** Stated problem **
Repeat the material below exactly, line for line.

★ ★ ★

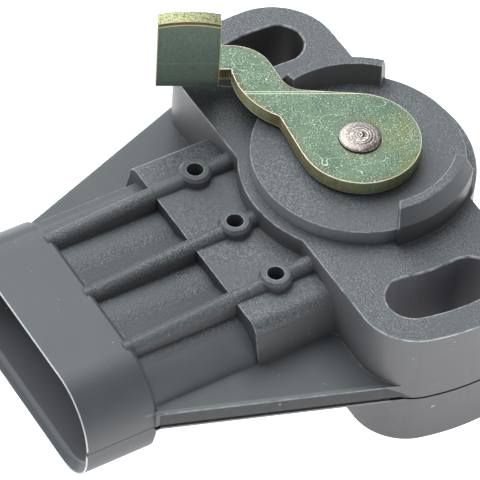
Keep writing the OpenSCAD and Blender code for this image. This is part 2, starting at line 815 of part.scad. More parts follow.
// the arm's outline in the lever's own axes: a along the bend lines, b across them
module arm_outline() {
    fillet_c = [-5.17, 9.61];
    outer_c = [-12.84, strip_b - 4.45];
    inner_c = [-4.4, 10.66];
    b0 = strip_b - strip_w;
    circle(lever_r);
    polygon([[0, 0], [0.55, lever_r - 0.02], [-7.02, 7.06], [-8.74, 11.15], [-12.84, strip_b],
        [-tab_a - 0.5, strip_b], [-tab_a - 0.5, b0], [-12.8, b0], [-8.1, 3.0], [-6.05, -2.25]]);
    intersection() {
        translate(outer_c) circle(4.45);
        polygon([outer_c, [-8.74, 11.15], [-9.89, strip_b], [-12.84, strip_b]]);
    }
    difference() {
        polygon([[-7.3, 6.7], [-5.40, 6.9], [-5.0, 7.5], [-7.2, 8.7], [-7.8, 8.5]]);
        translate(fillet_c) circle(2.7);
        polygon([[-7.65, 8.55], [-8.2, 9.85], [-6, 9.85], [-6, 8.55]]);
    }
    intersection() {
        translate(inner_c) circle(8.43);
        polygon([[-9.5, 8], [-12.8, b0], [-14, b0], [-14, 3], [-8.1, 3.0]]);
    }
}

module tab_profile() {
    b0 = strip_b - strip_w;
    z0 = -lever_t;
    ro = bend_r + lever_t;
    translate([b0, z0]) square([strip_w, lever_t]);
    difference() {
        intersection() {
            translate([b0, bend_r]) circle(ro);
            translate([b0 - ro, bend_r - ro]) square([ro + eps, ro]);
        }
        translate([b0, bend_r]) circle(bend_r);
    }
    translate([b0 - ro, bend_r - eps]) square([lever_t, tab_h - bend_r + eps]);
}

module tab() {
    b0 = strip_b - strip_w;
    bow_r = (tab_w * tab_w / 4 + tab_bow * tab_bow) / (2 * tab_bow);
    intersection() {
        difference() {
            translate([-tab_a - tab_w, 0, 0]) rotate([90, 0, 90]) linear_extrude(tab_w) tab_profile();
            translate([-tab_a - tab_w - 1, b0 + 0.05, -lever_t - 1])
                cube([1 + strip_short, strip_w + 1, lever_t + 2]);
        }
        union() {
            translate([-tab_a - tab_w - 1, -20, -5]) cube([tab_w + 2, 50, tab_h - tab_bow - 2 + 5]);
            translate([-tab_a - tab_w / 2, 30, tab_h - bow_r]) rotate([90, 0, 0]) cylinder(h = 50, r = bow_r, $fn = 256);
        }
    }
}

module lever() {
    fall_l = 10;
    color([0.45, 0.5, 0.36])
    difference() {
        translate([0, 0, lever_z1]) rotate([0, 0, lever_dir]) {
            intersection() {
                translate([0, 0, -5]) linear_extrude(8) arm_outline();
                translate([-40, 0, 0]) rotate([90, 0, 90]) linear_extrude(80)
                    polygon([[-20, 0], [bend_b, 0], [bend_b + fall_l, -fall_l * tan(arm_fall)],
                        [bend_b + fall_l - lever_t * sin(arm_fall),
                            -fall_l * tan(arm_fall) - lever_t * cos(arm_fall)],
                        [bend_b - lever_t * tan(arm_fall / 2), -lever_t], [-20, -lever_t]]);
            }
            translate([0, bend_b, 0]) rotate([-arm_fall, 0, 0]) translate([0, -bend_b, 0]) tab();
        }
        translate([0, 0, lever_z0 - 1]) linear_extrude(lever_t + 2) neck_outline(0.02);
    }
}

housing();
rear_cover();
cover_seal();
terminal_supply();
terminal_signal();
terminal_ground();
clip_supply();
clip_signal();
clip_ground();
shaft_bush();
shaft_seal();
thrust_washer();
spring_washer();
element_card();
resistor_track();
collector_track();
return_spring();
shaft();
lever();
rotor();
wiper_contact();
rotor_clip();
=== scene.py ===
import math
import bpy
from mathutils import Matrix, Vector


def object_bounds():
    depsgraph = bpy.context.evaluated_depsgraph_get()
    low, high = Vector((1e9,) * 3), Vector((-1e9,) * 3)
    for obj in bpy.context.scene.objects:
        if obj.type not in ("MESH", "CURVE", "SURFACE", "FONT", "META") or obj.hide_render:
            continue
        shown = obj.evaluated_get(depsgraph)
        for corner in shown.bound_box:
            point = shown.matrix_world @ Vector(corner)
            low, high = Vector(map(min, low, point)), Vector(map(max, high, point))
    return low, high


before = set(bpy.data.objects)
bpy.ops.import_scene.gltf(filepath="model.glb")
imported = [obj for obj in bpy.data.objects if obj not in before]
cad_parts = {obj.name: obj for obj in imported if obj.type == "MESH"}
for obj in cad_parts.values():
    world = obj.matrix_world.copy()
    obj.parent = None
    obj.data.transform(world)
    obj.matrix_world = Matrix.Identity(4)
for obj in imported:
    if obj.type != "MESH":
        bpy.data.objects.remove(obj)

from types import SimpleNamespace

import bmesh
import bpy
from bpy.props import FloatProperty, FloatVectorProperty, PointerProperty
from mathutils import Matrix, Vector

bl_info = {
    "name": "Throttle position sensor finish",
    "version": (1, 0, 0),
    "blender": (4, 5, 0),
    "location": "View3D > Sidebar > Sensor",
    "description": "Finishes for the moulded housing, plated lever and metal pieces of a throttle position sensor",
    "category": "Material",
}

CAD_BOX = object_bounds()
LENGTH = {"unit": "LENGTH", "subtype": "DISTANCE", "precision": 5}

# Sizes in millimetres in the part's own frame: x along the ears, y away from the connector's mouth, z to the lever.
PARTING_MM = 6.7  # the plane where the mould's halves meet
WEB_TOP_MM = 8.45  # top of the web beside the neck
EAR_TOP_MM = 15.6
DISC_TOP_MM = 17.3
CREASE_MM = 18.35  # where the stop walls' outer faces change slope
LEVER_TOP_MM = 19.41
MOUTH_Y_MM = -40.0
SHELL_Y_MM = -31.75  # the connector shell's rear end, where the neck starts
PADS_Y_MM = -19.8  # the pads' front faces
EARS_Y_MM = -10.9  # the ears' front wall
WEB_HALF_MM = 14.6  # half the web's width at the shell
WEB_SPREAD = 0.36  # growth of that half width along y
WEB_SQUARE = 0.94  # cosine of the web side's turn, which makes a distance along x square to the side
BORE_HALF_MM = 8.45  # from the middle of the connector's bore to the axis of its round ends
BORE_MM = 5.5  # radius of those round ends
DISC_MM = 11.3  # radius of the raised disc
WALL_MM = 15.8  # outer radius of the stop walls
SLOT_PITCH_MM = 19.05  # radius of the slots' curved middle line
SLOT_HALF_MM = 2.75
SLOT_FIRST, SLOT_LAST = math.radians(-14.7), math.radians(5.4)  # where that line ends, from the x axis
HEAD_MM = 2.25  # radius of the shaft's spun head
LEVER_DIR = math.radians(62)  # turn of the lever's own axes at rest
TAB_TOP_MM = 8.67  # the tab's top over the lever's top face
TAB_MIDDLE_MM = -17.6  # the tab's middle along the lever
TAB_BOW_MM = 13.8  # radius of the tab's bowed top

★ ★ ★

** Reply **
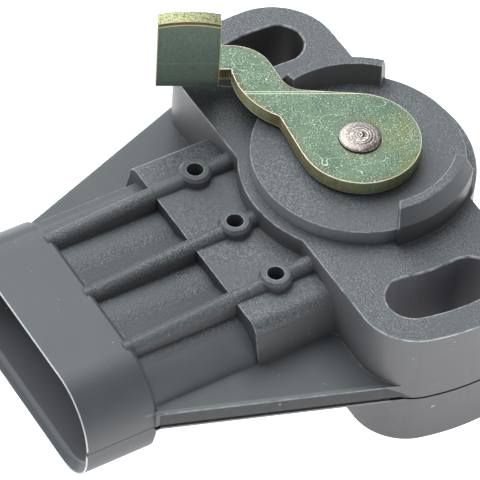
Keep writing the OpenSCAD and Blender code for this image. This is part 2, starting at line 815 of part.scad. More parts follow.
// the arm's outline in the lever's own axes: a along the bend lines, b across them
module arm_outline() {
    fillet_c = [-5.17, 9.61];
    outer_c = [-12.84, strip_b - 4.45];
    inner_c = [-4.4, 10.66];
    b0 = strip_b - strip_w;
    circle(lever_r);
    polygon([[0, 0], [0.55, lever_r - 0.02], [-7.02, 7.06], [-8.74, 11.15], [-12.84, strip_b],
        [-tab_a - 0.5, strip_b], [-tab_a - 0.5, b0], [-12.8, b0], [-8.1, 3.0], [-6.05, -2.25]]);
    intersection() {
        translate(outer_c) circle(4.45);
        polygon([outer_c, [-8.74, 11.15], [-9.89, strip_b], [-12.84, strip_b]]);
    }
    difference() {
        polygon([[-7.3, 6.7], [-5.40, 6.9], [-5.0, 7.5], [-7.2, 8.7], [-7.8, 8.5]]);
        translate(fillet_c) circle(2.7);
        polygon([[-7.65, 8.55], [-8.2, 9.85], [-6, 9.85], [-6, 8.55]]);
    }
    intersection() {
        translate(inner_c) circle(8.43);
        polygon([[-9.5, 8], [-12.8, b0], [-14, b0], [-14, 3], [-8.1, 3.0]]);
    }
}

module tab_profile() {
    b0 = strip_b - strip_w;
    z0 = -lever_t;
    ro = bend_r + lever_t;
    translate([b0, z0]) square([strip_w, lever_t]);
    difference() {
        intersection() {
            translate([b0, bend_r]) circle(ro);
            translate([b0 - ro, bend_r - ro]) square([ro + eps, ro]);
        }
        translate([b0, bend_r]) circle(bend_r);
    }
    translate([b0 - ro, bend_r - eps]) square([lever_t, tab_h - bend_r + eps]);
}

module tab() {
    b0 = strip_b - strip_w;
    bow_r = (tab_w * tab_w / 4 + tab_bow * tab_bow) / (2 * tab_bow);
    intersection() {
        difference() {
            translate([-tab_a - tab_w, 0, 0]) rotate([90, 0, 90]) linear_extrude(tab_w) tab_profile();
            translate([-tab_a - tab_w - 1, b0 + 0.05, -lever_t - 1])
                cube([1 + strip_short, strip_w + 1, lever_t + 2]);
        }
        union() {
            translate([-tab_a - tab_w - 1, -20, -5]) cube([tab_w + 2, 50, tab_h - tab_bow - 2 + 5]);
            translate([-tab_a - tab_w / 2, 30, tab_h - bow_r]) rotate([90, 0, 0]) cylinder(h = 50, r = bow_r, $fn = 256);
        }
    }
}

module lever() {
    fall_l = 10;
    color([0.45, 0.5, 0.36])
    difference() {
        translate([0, 0, lever_z1]) rotate([0, 0, lever_dir]) {
            intersection() {
                translate([0, 0, -5]) linear_extrude(8) arm_outline();
                translate([-40, 0, 0]) rotate([90, 0, 90]) linear_extrude(80)
                    polygon([[-20, 0], [bend_b, 0], [bend_b + fall_l, -fall_l * tan(arm_fall)],
                        [bend_b + fall_l - lever_t * sin(arm_fall),
                            -fall_l * tan(arm_fall) - lever_t * cos(arm_fall)],
                        [bend_b - lever_t * tan(arm_fall / 2), -lever_t], [-20, -lever_t]]);
            }
            translate([0, bend_b, 0]) rotate([-arm_fall, 0, 0]) translate([0, -bend_b, 0]) tab();
        }
        translate([0, 0, lever_z0 - 1]) linear_extrude(lever_t + 2) neck_outline(0.02);
    }
}

housing();
rear_cover();
cover_seal();
terminal_supply();
terminal_signal();
terminal_ground();
clip_supply();
clip_signal();
clip_ground();
shaft_bush();
shaft_seal();
thrust_washer();
spring_washer();
element_card();
resistor_track();
collector_track();
return_spring();
shaft();
lever();
rotor();
wiper_contact();
rotor_clip();
=== scene.py ===
import math
import bpy
from mathutils import Matrix, Vector


def object_bounds():
    depsgraph = bpy.context.evaluated_depsgraph_get()
    low, high = Vector((1e9,) * 3), Vector((-1e9,) * 3)
    for obj in bpy.context.scene.objects:
        if obj.type not in ("MESH", "CURVE", "SURFACE", "FONT", "META") or obj.hide_render:
            continue
        shown = obj.evaluated_get(depsgraph)
        for corner in shown.bound_box:
            point = shown.matrix_world @ Vector(corner)
            low, high = Vector(map(min, low, point)), Vector(map(max, high, point))
    return low, high


before = set(bpy.data.objects)
bpy.ops.import_scene.gltf(filepath="model.glb")
imported = [obj for obj in bpy.data.objects if obj not in before]
cad_parts = {obj.name: obj for obj in imported if obj.type == "MESH"}
for obj in cad_parts.values():
    world = obj.matrix_world.copy()
    obj.parent = None
    obj.data.transform(world)
    obj.matrix_world = Matrix.Identity(4)
for obj in imported:
    if obj.type != "MESH":
        bpy.data.objects.remove(obj)

from types import SimpleNamespace

import bmesh
import bpy
from bpy.props import FloatProperty, FloatVectorProperty, PointerProperty
from mathutils import Matrix, Vector

bl_info = {
    "name": "Throttle position sensor finish",
    "version": (1, 0, 0),
    "blender": (4, 5, 0),
    "location": "View3D > Sidebar > Sensor",
    "description": "Finishes for the moulded housing, plated lever and metal pieces of a throttle position sensor",
    "category": "Material",
}

CAD_BOX = object_bounds()
LENGTH = {"unit": "LENGTH", "subtype": "DISTANCE", "precision": 5}

# Sizes in millimetres in the part's own frame: x along the ears, y away from the connector's mouth, z to the lever.
PARTING_MM = 6.7  # the plane where the mould's halves meet
WEB_TOP_MM = 8.45  # top of the web beside the neck
EAR_TOP_MM = 15.6
DISC_TOP_MM = 17.3
CREASE_MM = 18.35  # where the stop walls' outer faces change slope
LEVER_TOP_MM = 19.41
MOUTH_Y_MM = -40.0
SHELL_Y_MM = -31.75  # the connector shell's rear end, where the neck starts
PADS_Y_MM = -19.8  # the pads' front faces
EARS_Y_MM = -10.9  # the ears' front wall
WEB_HALF_MM = 14.6  # half the web's width at the shell
WEB_SPREAD = 0.36  # growth of that half width along y
WEB_SQUARE = 0.94  # cosine of the web side's turn, which makes a distance along x square to the side
BORE_HALF_MM = 8.45  # from the middle of the connector's bore to the axis of its round ends
BORE_MM = 5.5  # radius of those round ends
DISC_MM = 11.3  # radius of the raised disc
WALL_MM = 15.8  # outer radius of the stop walls
SLOT_PITCH_MM = 19.05  # radius of the slots' curved middle line
SLOT_HALF_MM = 2.75
SLOT_FIRST, SLOT_LAST = math.radians(-14.7), math.radians(5.4)  # where that line ends, from the x axis
HEAD_MM = 2.25  # radius of the shaft's spun head
LEVER_DIR = math.radians(62)  # turn of the lever's own axes at rest
TAB_TOP_MM = 8.67  # the tab's top over the lever's top face
TAB_MIDDLE_MM = -17.6  # the tab's middle along the lever
TAB_BOW_MM = 13.8  # radius of the tab's bowed top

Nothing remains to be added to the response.